The decision to depart from the sentencing guidelines rests within the district court’s discretion and will not be reversed absent a clear abuse of that discretion. State v. Schmit, 601 N.W.2d 896, 898 (Minn. 1999). When a district court departs from the presumptive sentence, it must state substantial and compelling circumstances that justify the departure. Id. Generally, in determining whether to make a sentencing departure, the district court must determine “whether the defendant’s conduct was significantly more or less serious than that typically involved in the commission of the crime in question.” State v. Broten, 343 N.W.2d 38, 41 (Minn. 1984).
If the record supports findings that substantial and compelling circumstances exist, this court will not modify the departure unless it has a “strong feeling” that the sentence is disproportional to the offense.
State v. Anderson, 356 N.W.2d 453, 454 (Minn. App. 1984) (citation omitted). If the district court’s reasons justify the departure, the departure will be allowed. Williams v. State, 361 N.W.2d 840, 844 (Minn. 1985).
The district court sentenced Suggs to 130 months in prison. The presumptive sentence was 98 months. See Minn. Stat. § 609.342, subd. 2 (1998); Minn. Sent. Guidelines IV, V. Suggs agreed to plead guilty and to receive a sentence between 98 and 144 months. The district court departed durationally because Suggs assaulted A.B. in her bedroom while her two young children were present.
Suggs argues that the children’s presence does not warrant a departure because he did not threaten the children and it is unclear what the children saw. Suggs also argues that the departure cannot be based on the fact that the assault occurred in A.B.’s bedroom because most sexual assaults occur in the victim’s zone of privacy and, therefore, are typical for this type of crime. Minnesota caselaw does not support Suggs’s arguments.
Presence of Children
The Minnesota Sentencing Guidelines provide a nonexclusive list of aggravating factors that may be used as reasons for departure, including the victim’s vulnerability related to physical capacity. See Minn. Sent. Guidelines II.D.2. This court has held in a first-degree criminal-sexual-conduct case that the “presence of the [victim’s] child in an adjoining room is analogous to a reduced physical capacity.” State v. Dalsen, 444 N.W.2d 582, 584 (Minn. App. 1989), review denied (Minn. Oct. 13, 1989); see also State v. Eberhardt, 379 N.W.2d 242, 246 (Minn. App. 1986) (affirming a double durational departure from the sentencing guidelines in a first-degree criminal-sexual-conduct case, where the defendant committed rape in the presence of the victim’s five-year-old son and in the victim’s own home), review denied (Minn. Feb. 19, 1986).

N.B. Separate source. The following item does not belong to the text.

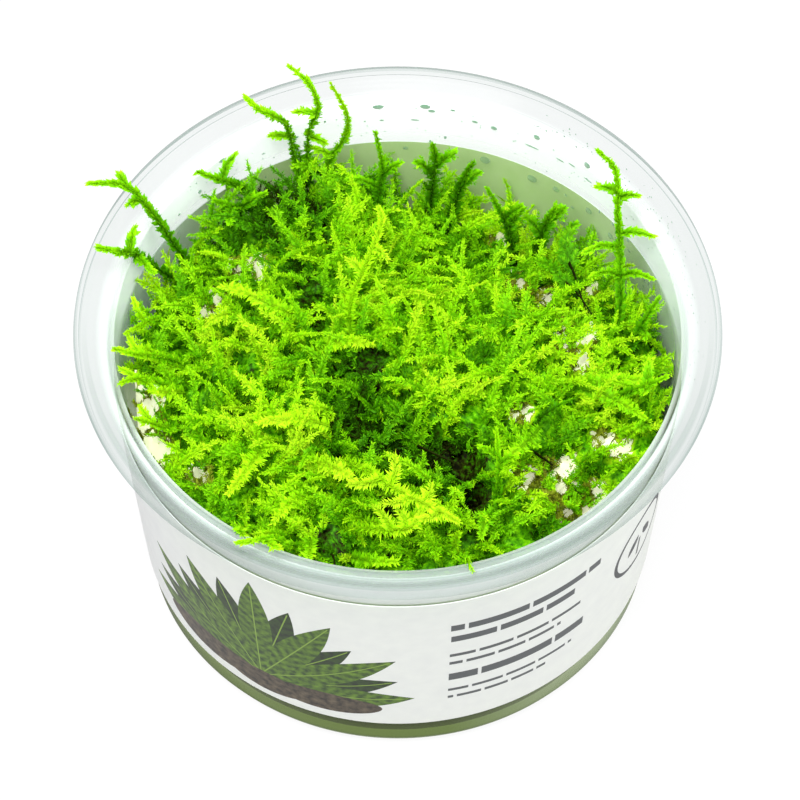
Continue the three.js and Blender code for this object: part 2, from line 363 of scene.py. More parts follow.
def moulded_polypropylene(haze):
    """Clear moulded polypropylene: thin, glossy, and milky where the eye looks along the wall."""
    material, tree, out = blank_material("moulded_polypropylene")
    place = add(tree, "TexCoord", output="Object")
    # Flow marks ripple the gloss.
    flow = add(tree, "TexNoise", {"Vector": place, "Scale": 1 / (FLOW_MARKS * MM), "Detail": 3.0})
    dents = add(tree, "Bump", {"Height": flow, "Strength": 0.12, "Distance": 0.4 * MM})
    x = add(tree, "SeparateXYZ", {0: place}, output="X")
    y = add(tree, "SeparateXYZ", {0: place}, output="Y")
    height = add(tree, "SeparateXYZ", {0: place}, output="Z")
    # Plastic takes more light the more it lies along the line of sight, the thick flange most. The flange's
    # dark teal tint is painted reflection of the moss.
    slant = add(tree, "LayerWeight", output="Facing")
    wall = add(
        tree,
        "ValToRGB",
        {"Fac": slant},
        [(0.0, "FCFDFC"), (0.35, "F6F9F7"), (0.53, "ECF1EE"), (0.66, "D4DEDA"), (1.0, "D8DFDC")],
    )
    flange = add(
        tree,
        "ValToRGB",
        {"Fac": slant},
        [(0.0, "EFF0F0"), (0.35, "ECEFEE"), (0.55, "D2DAD7"), (0.68, "8A9F98"), (1.0, "A6B3AF")],
    )
    # One at the front and zero at the back, where the flange's painted reflection is painted a little paler
    front = add(tree, "MapRange", {"Value": y, 1: -22 * MM, 2: -8 * MM, 3: 1.0, 4: 0.0})
    away = add(tree, "MapRange", {"Value": front, 3: 0.15, 4: 0.0})
    flange_painted_reflection = add(tree, "Mix", {0: away, 6: flange, 7: linear("FFFFFF")}, data_type="RGBA")
    # The wall turns out into the flange at this height.
    lip = add(tree, "MapRange", {"Value": height, 1: 56.5 * MM, 2: 57.2 * MM})
    depth = add(tree, "Mix", {0: lip, 6: wall, 7: flange_painted_reflection}, data_type="RGBA")
    # The gel fills the foot right up to the plastic, so the wall there takes on its olive.
    low = add(tree, "MapRange", {"Value": height, 1: 7.4 * MM, 2: 8.6 * MM, 3: 1.0, 4: 0.0})
    flat = add(tree, "VectorMath", {0: place, 1: (1, 1, 0)}, operation="MULTIPLY")
    radius = add(tree, "VectorMath", {0: flat}, output="Value", operation="LENGTH")
    wide = add(tree, "MapRange", {"Value": radius, 1: 37.2 * MM, 2: 38.2 * MM})
    foot = add(tree, "Math", {0: low, 1: wide}, operation="MULTIPLY")
    level = add(tree, "MapRange", {"Value": height, 1: 0.0, 2: GEL_TOP * MM})
    olive = add(
        tree,
        "ValToRGB",
        {"Fac": level},
        [
            (0.0, "E4E9D2"),
            (0.1, "BCC990"),
            (0.28, "899A4C"),
            (0.6, "82944A"),
            (0.85, "A5B07E"),
            (1.0, "CCD3BC"),
        ],
    )
    # Painted light: towards the right, where more light comes through the gel, the olive of the wall's tint
    # and skin is painted paler.
    thin = add(tree, "MapRange", {"Value": x, 1: 8 * MM, 2: 34 * MM, 3: 0.0, 4: 0.55})
    pale = add(tree, "Mix", {0: thin, 6: olive, 7: linear("EEF1E4")}, data_type="RGBA")
    tinted = add(tree, "Mix", {0: 1.0, 6: depth, 7: pale}, data_type="RGBA", blend_type="MULTIPLY")
    through = add(tree, "Mix", {0: foot, 6: depth, 7: tinted}, data_type="RGBA")
    foot_skin_painted_backlight = add(tree, "Mix", {0: thin, 6: linear("869848"), 7: linear("D6DCC2")}, data_type="RGBA")
    surface = add(tree, "Mix", {0: foot, 6: (*haze, 1.0), 7: foot_skin_painted_backlight}, data_type="RGBA")
    skin = add(
        tree,
        "BsdfPrincipled",
        {"Base Color": surface, "Roughness": 0.14, "IOR": 1.49, "Normal": dents},
    )
    clear = add(tree, "BsdfTransparent", {"Color": through})
    gloss = add(tree, "MapRange", {"Value": slant, 1: 0.46, 2: 0.85, 3: 0.03, 4: 0.3})
    # Fine condensation fogs the wall above the label's top edge, up to the mouth. At the front it is
    # painted thicker and starts lower, as painted light over the shade under the flange.
    start = add(tree, "MapRange", {"Value": front, 3: 49.5 * MM, 4: 45 * MM})
    thick = add(tree, "MapRange", {"Value": front, 3: 0.3, 4: 0.62})
    above = add(tree, "Math", {0: height, 1: start}, operation="SUBTRACT")
    over = add(tree, "MapRange", {"Value": above, 1: 0.0, 2: 2 * MM, 3: 0.0, 4: thick})
    mouth = MOUTH_HEIGHT * MM
    under = add(tree, "MapRange", {"Value": height, 1: mouth - MM, 2: mouth, 3: 1.0, 4: 0.0})
    fog_and_painted_light = add(tree, "Math", {0: over, 1: under}, operation="MULTIPLY")
    body = add(tree, "Math", {0: gloss, 1: fog_and_painted_light}, operation="ADD")
    mix = add(tree, "MixShader", {0: body, 1: clear, 2: skin})
    tree.links.new(mix, out.inputs["Surface"])
    return material


def agar_gel():
    """Set agar: wet, clear and faintly green, cloudy enough to glow a little."""
    material, tree, out = blank_material("agar_gel")
    place = add(tree, "TexCoord", output="Object")
    scale = 1 / (AGAR_CLOUDS * MM)
    cloud = add(tree, "TexNoise", {"Vector": place, "Scale": scale, "Detail": 4.0})
    pale = add(tree, "ValToRGB", {"Fac": cloud}, [(0.35, "F6F8E6"), (0.65, "FEFEF8")])
    deep = add(tree, "ValToRGB", {"Fac": cloud}, [(0.3, "4A5C20"), (0.7, "6E823A")])
    normal = add(tree, "NewGeometry", output="Normal")
    upward = add(tree, "SeparateXYZ", {0: normal}, output="Z")
    level = add(tree, "Math", {0: upward}, operation="ABSOLUTE")
    tint = add(tree, "Mix", {0: level, 6: deep, 7: pale}, data_type="RGBA")
    body = add(tree, "BsdfPrincipled", {"Base Color": tint, "Roughness": 0.08, "IOR": 1.34})
    glow = add(tree, "BsdfTranslucent", {"Color": tint})
    clear = add(tree, "BsdfTransparent", {"Color": tint})
    milk = add(tree, "MixShader", {0: 0.5, 1: body, 2: glow})
    thick = add(tree, "MapRange", {"Value": level, 3: 0.9, 4: 0.07})
    mix = add(tree, "MixShader", {0: thick, 1: clear, 2: milk})
    tree.links.new(mix, out.inputs["Surface"])
    return material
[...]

The record clearly indicates that A.B.’s two-year-old son was sleeping in the same bedroom with her, that he woke during the assault on his mother, and that he remained in the room the entire time. The record also clearly indicates that A.B.’s eight-year-old daughter was awakened by her mother’s screams, stood in the doorway to her mother’s bedroom, and saw Suggs on top of her mother. Based on these undisputed facts, the district court did not abuse its discretion by using the presence of A.B.’s children as an aggravating factor in the sentencing departure.
Zone of Privacy
Minnesota caselaw has established that when an assault occurs in a victim’s zone of privacy, the court may use that as a factor in considering whether to depart from the presumptive sentence. See State v. Winchell, 363 N.W.2d 747, 750 (Minn. 1985) (noting that robbery occurring in the victim’s home/zone of privacy “is an aggravating factor that can be considered in deciding whether to depart”); State v. Morales, 324 N.W.2d 374, 377 (Minn. 1982) (holding that an upward sentencing departure was justified because, combined with an assault with a dangerous weapon and personal injury to victim, raping a victim in her back yard was an invasion of the victim’s zone of privacy, the rape was more serious than a typical rape; State v. Van Gorden, 326 N.W.2d 633, 635 (Minn. 1982) (finding that the zone of privacy was invaded when the defendant raped the victim in her home because her home was no longer the victim’s “island of security”); State v. Davis, 546 N.W.2d 30, 36 (Minn. App. 1996) (holding that a “limited departure is justified because the sexual assault occurred on [victim’s] enclosed porch and, thus, violated her zone of privacy”); review denied (Minn. May 21, 1996); State v. Patterson, 511 N.W.2d 476, 478 (Minn. App. 1994) (affirming upward sentencing departure where defendant attempted to rape victim in her bedroom and used physical force to inflict bodily injury), review denied (Minn. Mar. 31, 1994). The district court did not abuse its discretion by citing the invasion of A.B.’s zone of privacy as an aggravating factor supporting the sentencing departure.
Because the sexual assault occurred in A.B.’s zone of privacy and in the presence of her children, the district court properly departed upwardly from the presumptive sentence. Because the factual record supports the district court’s reasons for the upward departure and the reasons for departure are legally adequate, the district court did not abuse its discretion.